The report, written by the Confederation of British Industry and Business Advisers KPMG, found Scotland lags behind on several categories including weaker investments and poorer exports. It warned business closures, job losses and uncertainty, as well as the cumulative impact of the COVID-19 pandemic, had served as a “critical reminder of the need to fix the fundamentals of Scotland’s underperforming economy.”
In a stark warning to the SNP, KMPG officials said Scotland had suffered from a “long struggle with sluggish productivity”.
They made clear that strengthening resilience and making the country truly competitive remained vital challenges “that must not be left to future generations to resolve.”
In addition, the report noted average internet speeds, access to full-fibre broadband and 4G mobile were also weaker.
The report comes at the same time as the latest Treasury figures revealed the UK spends more money on public services in Scotland than in England showing the benefits of Scotland remaining in the Union.
The Treasury’s country and regional analysis report (CRA) found spend per head on public services was £11,566 in Scotland, compared to a UK average of £9,895, a difference of £1,671.
Elsewhere, in Northern Ireland, the figure was £11,987, for Wales it was £10,929 while for England it stood at £9,604.
The report also revealed the Tories spend in Scotland increased by 10.6 percent over the past five years, while the overall UK percentage had grown 9 percent.
Scottish entrepreneur and philanthropist Robert Kilgour warned Scotland was better off in the Union claiming there was “no vision” for Scotland to leave the UK.
The Executive Chairman of Renaissance Care Group stressed Scotland needed a “realistic” economic plan if it was to leave the UK or it risked “further pain” especially after the Coronavirus pandemic.
He continued: “The truth is, there is no plan; no vision for how Scotland would be more prosperous and more conducive to business and growth in the economy if we left a union that has pumped £8.2billion into the Scottish economy to keep businesses and services running.
Mairi Spowage, Deputy Director of the Fraser of Allander Institute, said the roots of Scotland’s economic crisis were deeper, adding: “Long before the pandemic hit, the Scottish economy was locked in a persistent battle with fragile growth.
“The best way to address that issue, and ultimately unlock Scotland’s economic potential, is to utilise the broad range of fiscal and policy levers available to promote widespread productivity gains.”

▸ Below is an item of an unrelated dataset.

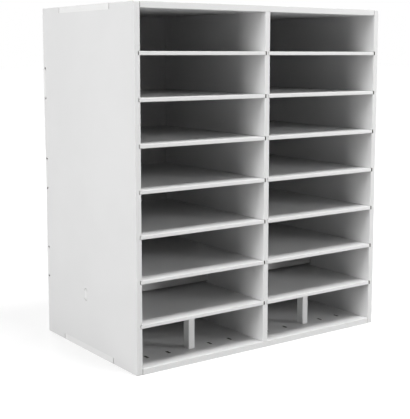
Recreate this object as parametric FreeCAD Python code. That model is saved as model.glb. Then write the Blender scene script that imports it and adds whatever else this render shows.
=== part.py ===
import FreeCAD, Part
import math
import os

# Upright mail sorter: two columns of open cells in a carcass of slotted boards.
# Millimetres, +Z up. The open front faces -Y, and the origin is the middle of the footprint.

# Outside size
width = 505.0
depth = 300.0
height = 567.0

# Board thicknesses
panel_board = 10.0            # side panels, centre divider, top and bottom panels
back_board = 6.0
shelf_board = 6.0
rail_board = 6.0

# Cells in each column
row_count = 8

# Softened edges
outline_radius = 2.0          # corners of the side panels, seen from the side
end_corner_radius = 1.5       # front corners of the top and bottom panels, seen from above
shelf_corner_radius = 2.0     # front corners of the shelves, seen from above
edge_radius = 0.8             # long edges of every board

# Shelves in their grooves
groove_depth = 3.5
groove_headroom = 0.3         # free height above a shelf in its groove
shelf_end_play = 2.5          # by how much a shelf is shorter than the span of its grooves
left_shelf_gap = 0.9          # part of that play at the left end, in the left column
right_shelf_gap = 0.4         # part of that play at the left end, in the right column
shelf_rear_gap = 0.5          # from a shelf that is pushed home to the back panel

# Fixed tabs and the notches and slots that hold them
relief_radius = 2.5           # cutter that clears the inside corners
fit_clearance = 0.1           # each side of a tab
long_tab_front = 73.2         # front face to the tabs of the top and bottom panels
long_tab_rear = 62.3          # those tabs to the rear face
long_tab_play = 1.2           # free length at each end of those tabs
back_tab_length = 50.0
back_tab_margin = 102.2       # outer back tabs to the top and the bottom of the sorter

# Tie rail across both columns, just above the lowest shelf
rail_height = 21.0
rail_above_shelf = 5.2
rail_from_front = 158.3
rail_tab_height = 18.4

# Posts in the bottom cells, and the row of slots that they can stand in
post_slots_per_cell = 5
post_width = 12.0
post_depth = 15.0
post_from_front = 39.0
post_edge_radius = 1.0
post_tab_width = 5.0
post_tab_depth = 12.0
post_tab_length = 7.5
post_tab_clearance = 0.15     # each side of the tab in its slot
post_lift_spare = 0.5         # lift beyond the tab's length that frees a post
post_headroom = 1.5           # from a lifted post to the lowest shelf

# How far cutters run past a face that they open, and how near counts as the same place
overcut = 1.0
same_place = 0.001

# Faces of the carcass
left = -width / 2
right = width / 2
front = -depth / 2
rear = depth / 2
inner_left = left + panel_board
inner_right = right - panel_board
divider_left = -panel_board / 2
divider_right = panel_board / 2
floor_top = panel_board
ceiling = height - panel_board
back_inner = rear - back_board

# Cells
cell_width = divider_left - inner_left
cell_height = (ceiling - floor_top - (row_count - 1) * shelf_board) / row_count
shelf_numbers = range(1, row_count)

# Spans that the tabs share with their notches and slots
long_tab_span = (front + long_tab_front, rear - long_tab_rear)
back_tab_spans = [
    (back_tab_margin, back_tab_margin + back_tab_length),
    (height / 2 - back_tab_length / 2, height / 2 + back_tab_length / 2),
    (height - back_tab_margin - back_tab_length, height - back_tab_margin),
]


def shelf_underside(number):
    """Height of a shelf's under face. Shelves are numbered from the top."""
    return ceiling - number * (cell_height + shelf_board)


lowest_shelf = shelf_underside(row_count - 1)
rail_bottom = lowest_shelf + shelf_board + rail_above_shelf
rail_span = (rail_bottom, rail_bottom + rail_height)
rail_tab_bottom = rail_bottom + (rail_height - rail_tab_height) / 2
rail_tab_span = (rail_tab_bottom, rail_tab_bottom + rail_tab_height)
rail_depth_span = (front + rail_from_front, front + rail_from_front + rail_board)

post_lift = post_tab_length + post_lift_spare
post_top = lowest_shelf - post_headroom - post_lift
post_middle = front + post_from_front + post_depth / 2
bay_width = (cell_width - post_slots_per_cell * post_width) / (post_slots_per_cell + 1)
post_pitch = bay_width + post_width
cell_middles = ((inner_left + divider_left) / 2, (divider_right + inner_right) / 2)


def box(x_span, y_span, z_span):
    """Box between two values on each axis."""
    corner = FreeCAD.Vector(x_span[0], y_span[0], z_span[0])
    sides = [span[1] - span[0] for span in (x_span, y_span, z_span)]
    return Part.makeBox(sides[0], sides[1], sides[2], corner)


def widened(span, amount):
    """A span made longer by the same amount at both ends."""
    return (span[0] - amount, span[1] + amount)


def about(middle, length):
    """A span of a given length about its middle."""
    return (middle - length / 2, middle + length / 2)


def joined(shape, others):
    """One solid of a shape and what is added to it."""
    for other in others:
        shape = shape.fuse(other)
    return shape.removeSplitter()


def edges_at(edges, axis, values):
    """The edges that lie wholly at one of the values of an axis."""
    found = []
    for edge in edges:
        low = getattr(edge.BoundBox, axis + "Min")
        high = getattr(edge.BoundBox, axis + "Max")
        for value in values:
            if abs(low - value) < same_place and abs(high - value) < same_place:
                found.append(edge)
    return found


def edges_along(edges, axis):
    """The straight edges that run along an axis."""
    found = []
    for edge in edges:
        size = getattr(edge.BoundBox, axis + "Length")
        if abs(edge.Length - size) < same_place:
            found.append(edge)
    return found


def front_edges(shape, axis):
    """Straight edges of a shape's front face that run along an axis."""
    return edges_at(edges_along(shape.Edges, axis), "Y", (front,))


def slot_reliefs(spans, through):
    """Round reliefs in the four corners of a slot that runs through a board along an axis.

    Each circle passes through its corner, so it clears the corner and little else.
    """
    inset = relief_radius / math.sqrt(2)
    axes = [axis for axis in (0, 1, 2) if axis != through]
    start = [span[0] for span in spans]
    direction = [0, 0, 0]
    direction[through] = 1
    length = spans[through][1] - spans[through][0]
    reliefs = []
    for first in widened(spans[axes[0]], -inset):
        for second in widened(spans[axes[1]], -inset):
            start[axes[0]] = first
            start[axes[1]] = second
            reliefs.append(Part.makeCylinder(relief_radius, length,
                                             FreeCAD.Vector(*start), FreeCAD.Vector(*direction)))
    return reliefs


def relieved_slot(x_span, y_span, z_span, through):
    """Cutter for a slot with round reliefs in its corners."""
    spans = (x_span, y_span, z_span)
    return joined(box(x_span, y_span, z_span), slot_reliefs(spans, through))


def shelf_grooves(x_span):
    """Cutters for the grooves of one board face, open at the front."""
    grooves = []
    for number in shelf_numbers:
        bottom = shelf_underside(number)
        z_span = (bottom, bottom + shelf_board + groove_headroom)
        grooves.append(box(x_span, (front - overcut, back_inner), z_span))
    return grooves


def side_panel(x_span, inner_face, into_board):
    """Outer board: grooves inside, notches for the other boards' tabs, a slot for the rail."""
    board = box(x_span, (front, rear), (0, height))
    board = board.makeFillet(outline_radius, edges_along(board.Edges, "X"))
    board = board.makeFillet(edge_radius, edges_at(board.Edges, "X", x_span))
    through = widened(x_span, overcut)
    groove_bottom = inner_face + into_board * groove_depth
    cutters = shelf_grooves(sorted((inner_face - into_board * overcut, groove_bottom)))
    notch = widened(long_tab_span, long_tab_play)
    cutters.append(box(through, notch, (-overcut, floor_top)))
    cutters.append(box(through, notch, (ceiling, height + overcut)))
    for span in back_tab_spans:
        notch = widened(span, fit_clearance)
        cutters.append(box(through, (back_inner, rear + overcut), notch))
        for corner in notch:
            start = FreeCAD.Vector(through[0], back_inner, corner)
            length = through[1] - through[0]
            cutters.append(Part.makeCylinder(relief_radius, length, start, FreeCAD.Vector(1, 0, 0)))
    cutters.append(relieved_slot(through, widened(rail_depth_span, fit_clearance),
                                 widened(rail_tab_span, fit_clearance), 0))
    return board.cut(cutters)


def centre_divider():
    """Board between the columns: grooved on both faces, tabbed into top, bottom and back."""
    x_span = (divider_left, divider_right)
    board = box(x_span, (front, back_inner), (floor_top, ceiling))
    board = board.makeFillet(edge_radius, front_edges(board, "Z"))
    tabs = [box(x_span, long_tab_span, (0, height))]
    tabs += [box(x_span, (back_inner - overcut, rear), span) for span in back_tab_spans]
    board = joined(board, tabs)
    cutters = shelf_grooves((divider_left - overcut, divider_left + groove_depth))
    cutters += shelf_grooves((divider_right - groove_depth, divider_right + overcut))
    cutters.append(relieved_slot(widened(x_span, overcut), widened(rail_depth_span, fit_clearance),
                                 widened(rail_span, fit_clearance), 0))
    return board.cut(cutters)


def level_panel(z_span):
    """Top or bottom panel: tabs through the side panels, a slot for the divider's tab."""
    x_span = (inner_left, inner_right)
    board = box(x_span, (front, back_inner), z_span)
    board = board.makeFillet(end_corner_radius, front_edges(board, "Z"))
    board = board.makeFillet(edge_radius, front_edges(board, "X"))
    board = joined(board, [box((left, right), long_tab_span, z_span)])
    tab_slot = relieved_slot(widened((divider_left, divider_right), fit_clearance),
                             widened(long_tab_span, long_tab_play),
                             widened(z_span, overcut), 2)
    return board.cut([tab_slot])


def bottom_panel():
    """Bottom panel with a row of post slots in each cell."""
    z_span = (0, floor_top)
    cutters = []
    for middle in cell_middles:
        for place in range(post_slots_per_cell):
            offset = (place - (post_slots_per_cell - 1) / 2) * post_pitch
            x_span = about(middle + offset, post_tab_width + 2 * post_tab_clearance)
            y_span = about(post_middle, post_tab_depth + 2 * post_tab_clearance)
            cutters.append(box(x_span, y_span, widened(z_span, overcut)))
    return level_panel(z_span).cut(cutters)


def back_panel():
    """Thin board behind the cells, tabbed into the side panels and slotted for the divider."""
    board = box((inner_left, inner_right), (back_inner, rear), (0, height))
    board = board.makeFillet(edge_radius, edges_at(board.Edges, "Y", (rear,)))
    board = joined(board, [box((left, right), (back_inner, rear), span) for span in back_tab_spans])
    cutters = []
    for span in back_tab_spans:
        cutters.append(relieved_slot(widened((divider_left, divider_right), fit_clearance),
                                     (back_inner - overcut, rear + overcut),
                                     widened(span, fit_clearance), 1))
    return board.cut(cutters)


def tie_rail():
    """Narrow board through the divider, with its end tabs through the side panels."""
    rail = box((inner_left, inner_right), rail_depth_span, rail_span)
    rail = rail.makeFillet(edge_radius, edges_along(rail.Edges, "X"))
    return joined(rail, [box((left, right), rail_depth_span, rail_tab_span)])


def shelf(column_left, end_gap, number):
    """Loose shelf in the grooves of one cell, resting on their lower faces."""
    groove_left = column_left - groove_depth + end_gap
    length = cell_width + 2 * groove_depth - shelf_end_play
    bottom = shelf_underside(number)
    board = box((groove_left, groove_left + length), (front, back_inner - shelf_rear_gap),
                (bottom, bottom + shelf_board))
    board = board.makeFillet(shelf_corner_radius, front_edges(board, "Z"))
    return board.makeFillet(edge_radius, edges_along(board.Edges, "X"))


def post(middle):
    """Loose post standing on the bottom panel, with a tab in the middle slot of its cell."""
    block = box(about(middle, post_width), about(post_middle, post_depth), (floor_top, post_top))
    block = block.makeFillet(post_edge_radius, edges_along(block.Edges, "Z"))
    block = block.makeFillet(edge_radius, edges_at(block.Edges, "Z", (post_top,)))
    tab_foot = floor_top - post_tab_length
    tab = box(about(middle, post_tab_width), about(post_middle, post_tab_depth),
              (tab_foot, floor_top))
    tab = tab.makeChamfer(edge_radius, edges_at(tab.Edges, "Z", (tab_foot,)))
    return joined(block, [tab])


def save(name, shape):
    """Writes one piece, and says whether it is one sound solid."""
    print(f"{name}: {len(shape.Solids)} solid, valid {shape.isValid()}, {shape.Volume:.0f} mm3")
    shape.exportStep(f"parts/{name}.step")


def build_all():
    """Makes every piece of the sorter in its place."""
    os.makedirs("parts", exist_ok=True)
    save("left_side_panel", side_panel((left, inner_left), inner_left, -1))
    save("right_side_panel", side_panel((inner_right, right), inner_right, 1))
    save("centre_divider", centre_divider())
    save("top_panel", level_panel((ceiling, height)))
    save("bottom_panel", bottom_panel())
    save("back_panel", back_panel())
    save("tie_rail", tie_rail())
    for number in shelf_numbers:
        save(f"shelf_left_{number}", shelf(inner_left, left_shelf_gap, number))
        save(f"shelf_right_{number}", shelf(divider_right, right_shelf_gap, number))
    for name, middle in zip(("post_left", "post_right"), cell_middles):
        save(name, post(middle))


build_all()
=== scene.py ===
import math

import bpy
from bpy.props import FloatProperty, FloatVectorProperty, PointerProperty
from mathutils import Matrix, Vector


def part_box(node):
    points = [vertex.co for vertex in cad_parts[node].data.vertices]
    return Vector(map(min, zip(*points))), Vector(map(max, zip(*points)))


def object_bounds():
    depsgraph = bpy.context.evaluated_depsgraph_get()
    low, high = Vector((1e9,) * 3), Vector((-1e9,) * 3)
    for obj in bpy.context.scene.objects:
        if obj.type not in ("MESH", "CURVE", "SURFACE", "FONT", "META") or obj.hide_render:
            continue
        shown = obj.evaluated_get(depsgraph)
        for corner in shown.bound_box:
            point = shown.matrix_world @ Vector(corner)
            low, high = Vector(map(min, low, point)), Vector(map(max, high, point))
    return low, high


bl_info = {
    "name": "Mail sorter finish",
    "version": (1, 0, 0),
    "blender": (4, 5, 0),
    "location": "View3D > Sidebar > Mail Sorter",
    "description": "Finishes the boards of a mail sorter and sets it up for a studio picture",
    "category": "Object",
}

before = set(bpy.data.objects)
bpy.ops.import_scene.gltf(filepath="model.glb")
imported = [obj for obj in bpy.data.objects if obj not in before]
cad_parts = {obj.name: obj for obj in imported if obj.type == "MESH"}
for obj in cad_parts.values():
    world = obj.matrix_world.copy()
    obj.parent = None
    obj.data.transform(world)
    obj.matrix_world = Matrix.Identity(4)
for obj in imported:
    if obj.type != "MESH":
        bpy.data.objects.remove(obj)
cad_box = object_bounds()

# Camera: where the photograph was taken from, in metres, and where it looks, in degrees
CAMERA_PLACE = (-0.9758, -1.3349, 0.4876)
CAMERA_YAW = 35.68
CAMERA_PITCH = -7.33
CAMERA_SHIFT = -0.08
SENSOR_WIDTH = 36.0

# Floor, in metres: its reach to each side, and how far out its glow turns to plain white
FLOOR_REACH = 30.0
TURNS_WHITE = (0.6, 2.4)

# Lamps: how far off they stand and how wide they are by how high, in metres, and then the azimuth
# and elevation of each in degrees, with its size
LAMP_DISTANCE = 3.2
SQUARE_LAMP = (1.0, 1.0)
TALL_LAMP = (1.0, 2.0)
LAMPS = {
    "key_lamp": (18.0, 70.0, SQUARE_LAMP),
    "side_lamp": (-80.0, 15.0, TALL_LAMP),
    "front_lamp": (40.0, 5.0, SQUARE_LAMP),
    "right_lamp": (105.0, 10.0, SQUARE_LAMP),
    "back_lamp": (170.0, 10.0, SQUARE_LAMP),
}

# Sizes of the cloudy marks on the coat, in metres
DRIFT_SIZE = 0.13
SCUFF_SIZE = 0.028
RUB_PATCH_SIZE = 0.011

# Levels of its noise, from 0 to 1, over which each kind of mark comes in
DRIFT_LEVELS = (0.3, 0.7)
EDGE_FIBRE_LEVELS = (0.35, 0.7)
SCUFF_LEVELS = (0.66, 0.8)
RUB_LEVELS = (0.5, 0.72)
BARE_AND_PAINTED_SHADE_LEVELS = (0.3, 0.7)
GRAIN_LEVELS = (0.3, 0.7)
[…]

Tracy Black, CBI Scotland director, said: “While the coronavirus crisis has undoubtedly thrown up new challenges for business, it has also shone a light on the fault lines lying beneath Scotland’s economic performance.
“We simply can’t afford to let this moment pass by without reflecting on the structural weaknesses holding Scotland back from realising its full economic potential.
“By addressing long-term productivity challenges, we can start to build a sustainable recovery from COVID-19 and also look ahead to the kind of economy we want for Scotland.”
Catherine Burnet, KPMG’s Scotland regional chairman, added: “While the country grapples with the COVID-19 pandemic, underlying challenges and complexities can often be pushed down the agenda.”
In response, a Scottish Government spokesman said: ‘We welcome this report and its recommendations, which are very much in line with our economic policy and consistent with the Scottish Government’s approach to economic development.
‘We will continue to work with businesses to help address the huge challenges they face – we are determined to emerge from this crisis in as strong a position as possible to rebuild quickly and sustainably.’